Patients whose e-health data is used for secondary purposes aside from their own care aren’t terribly concerned with the sensitivity of such information, but are interested in why the information is used, according to research published this week in JAMA Internal Medicine.
For the study, researchers from the University of Pennsylvania Perelman School of Medicine and the University of Texas Southwestern Medical Center surveyed more than 3,300 adults about their preferences about how such information is used (whether for research, quality improvement or commercial marketing); who is using it (hospitals, businesses or public health departments); and the data’s sensitivity.

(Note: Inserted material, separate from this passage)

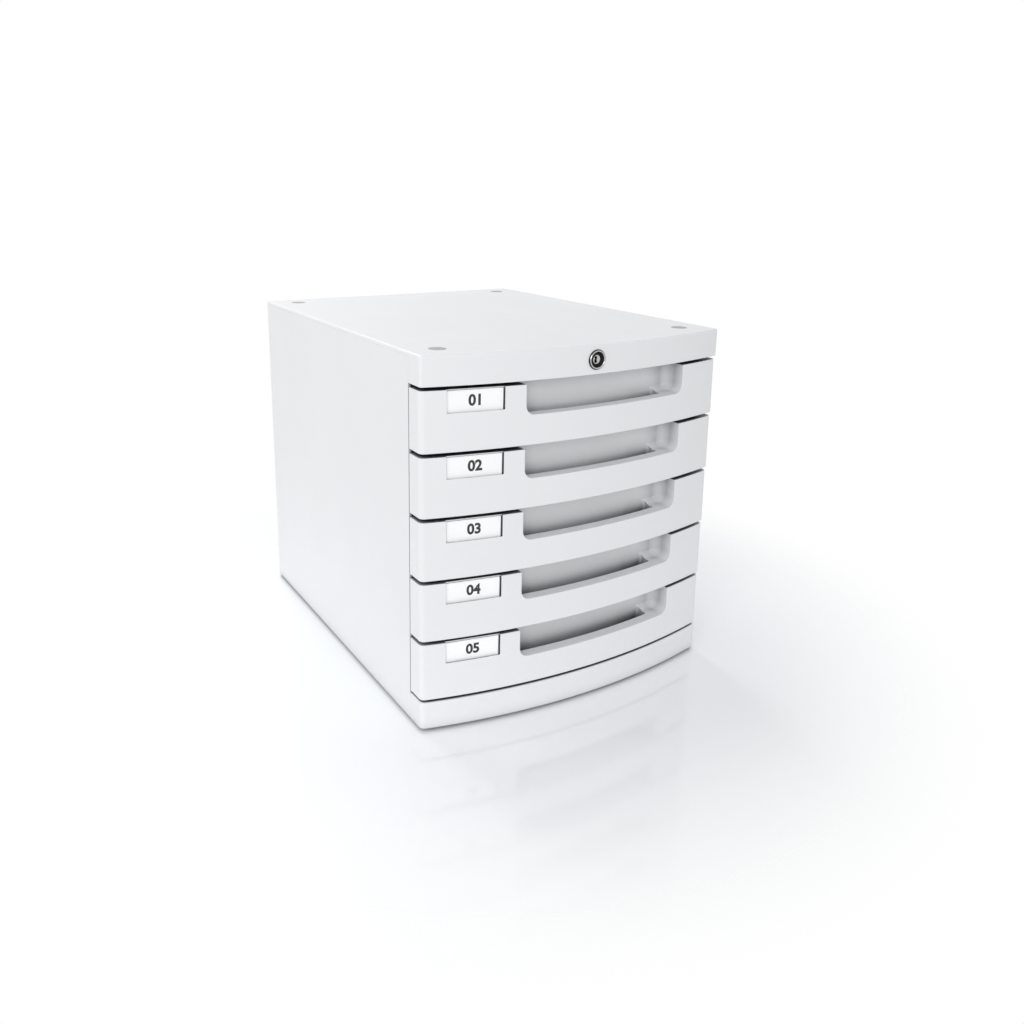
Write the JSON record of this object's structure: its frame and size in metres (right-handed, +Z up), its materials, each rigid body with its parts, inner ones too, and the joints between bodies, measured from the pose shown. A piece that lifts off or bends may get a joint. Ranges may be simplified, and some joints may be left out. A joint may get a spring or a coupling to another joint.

The participants ranked their willingness to share such data in various scenarios on a scale of 1 to 10, with 1 representing a low willingness to share).
Respondents were less willing to share such information in scenarios involving marketing and quality improvement uses, and drug company and public health department users, the researchers found.
n an invited commentary about the research published in the journal, Isaac Kohane, M.D.–a professor of at Harvard Medical School and chair of the informatics program at Boston Children’s Hospital–called that particular finding “remarkable.”
“The most surprising finding was that the data uses that currently require the least institutional review, namely, public health and quality improvement processes, were much less favored than secondary use for biomedical research, for which institutional review board oversight is usually required,” Kohane said. “Also surprising was that the sensitivity of the data, whether genomic or family history, did not affect respondents’ generally favorable attitude toward the secondary use of e-health data for biomedical research.”
Kohane added that the findings indicate that perhaps healthcare institutions are asking the wrong question when it comes to such data use.
“Rather than [asking], “Why risk alarming our patients by using their e-health data for research?” perhaps we should be asking, “Why is our first obligation not to ensure that our patients’ data are used for research as they wish and expect them to be used?” Kohane said. “Every institution must enforce strict data security and protection of patient confidentiality and patient directives, but these requirements should be no more unexpected than meticulous hand washing before examining each patient.”
Several states are in the process of reviewing how information from public health agencies is used when it is sold to data miners after recent Bloomberg research found that patients could be re-identified with just a few pieces of information. With more health information than ever in digital form, various researchers have shown that “anonymous” research participants can be re-identified. Meanwhile, the U.S. Department of Health & Human Services’ Office for Civil Rights has said there is no fail-safe method for de-identifying patient data.